The doctrine of the just price was not only a very important topic for theologians and jurists, but its moralizing influence on the economy permeated many institutions and legal norms, among them, that of the tribute that had to be paid for the encomienda. There were numerous institutions that sought to ensure that contracting was oriented to the just price, such as alhóndigas, almacenes y pulperías where trade was carried out, so that the authorities monitor the rate charged by merchants, eliminating the need for intermediaries who speculate or raise the prices of essential goods in particular. The doctrine of the just price, which had a very great expansion in the pre-modern world, before liberalism and codification, was used by analogy for wages and taxes, understood as relations of justice (Brown, Leonardo, “La casa de la contratación y el monopolio real del comercio interocéanico. Etiología de la decadencia de la Monarquía Hispánica en la Edad Moderna”. Tesis para obtener el grado de Licenciado en Derecho, Universidad Panamericana, 2022, 271).

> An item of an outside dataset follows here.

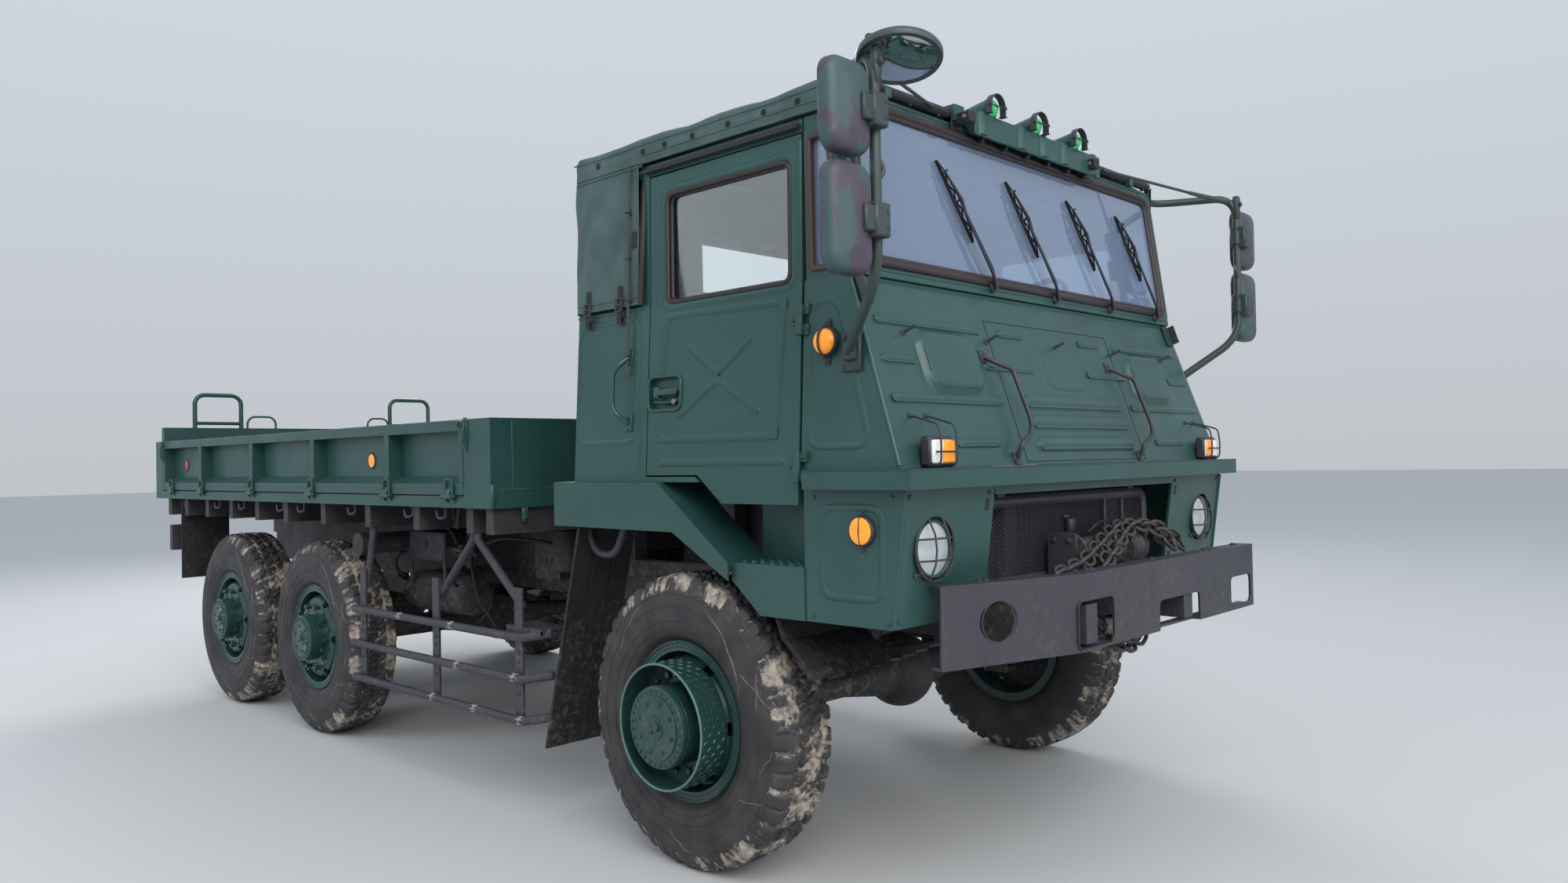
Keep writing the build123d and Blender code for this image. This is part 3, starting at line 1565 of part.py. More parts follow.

Once the encomienda began to decline until it was formally abolished at the end of the 18th century, due to the reduction of the indigenous population, and based on the Indian Tasas, and regulations, mestizo and even indigenous labor began to grow strongly on the haciendas. The Tasa de Esquilache around 1621 stipulated that tenants should work on the haciendas no more than 160 days a year and receive in specie the wage of one real per day, in addition to land and seed for their maintenance. It became customary to draw up the employment contract by notarial public deed, in the presence of the corregidor, in the monarch’s name, looking after the interests of the weaker party and with the charge of ensuring that the conditions imposed by the employer were not too onerous for the employee. The mestizos, for their part, were exempt from taxes and services. In these standards, we see a Christian seed of labor law that would gain great strength in the 20th century, applying the same principles of wage justice and protection of the weak, in a totally different context of industrialized and capitalist society, under the legal paradigm of the modern State.
Although it is generally an unknown and little-studied subject, the corporate guild system also existed in Spanish America, although perhaps less strongly than in Gothic Europe. The artisans carried out their activities in the cities through associations, and the activities of the period were dictated by rigorous regulations of the town Cabildos, which set the price of goods to prevent speculation and also maintain strict control over the artisans, understood as a guaranteed function (officium) for the community. The apprentice-journeyman-master system was replicated in America, whereby the future artisan was entrusted to the master craftsman for approximately five years, for learning the trade, religious instruction, and food and clothing for the pupil, who obtained the rank of journeyman after a rigorous examination before the guild, just as was the case in Europe. The town Cabildo appointed overseers (veedores) to supervise the regulations. This is a topic that merits further research, but in general, it can be said that the Indian economic structure was corporate rather than bourgeois-capitalist, albeit within a context of a mercantilist and metal-extracting economy, with the caution we have regarding this term, with a significant presence of the encomienda until the 17th century, later replaced by the hacienda. In all these instances, efforts were made, as much as possible within a human existence filled with misery and corruption, to align economic demands with those of the Gospel and natural law (Eyzaguirre, Jaime, op.cit., 67-69).
Finally, note that in the Indian world, there was no financial and banking system as we know it today. Rather, the Church and institutions such as cofradías, Montepíos, and corporations in various localities were responsible for granting consumer loans, at low interest rates understood as a stipend and not for profit (Brown, op.cit., 265).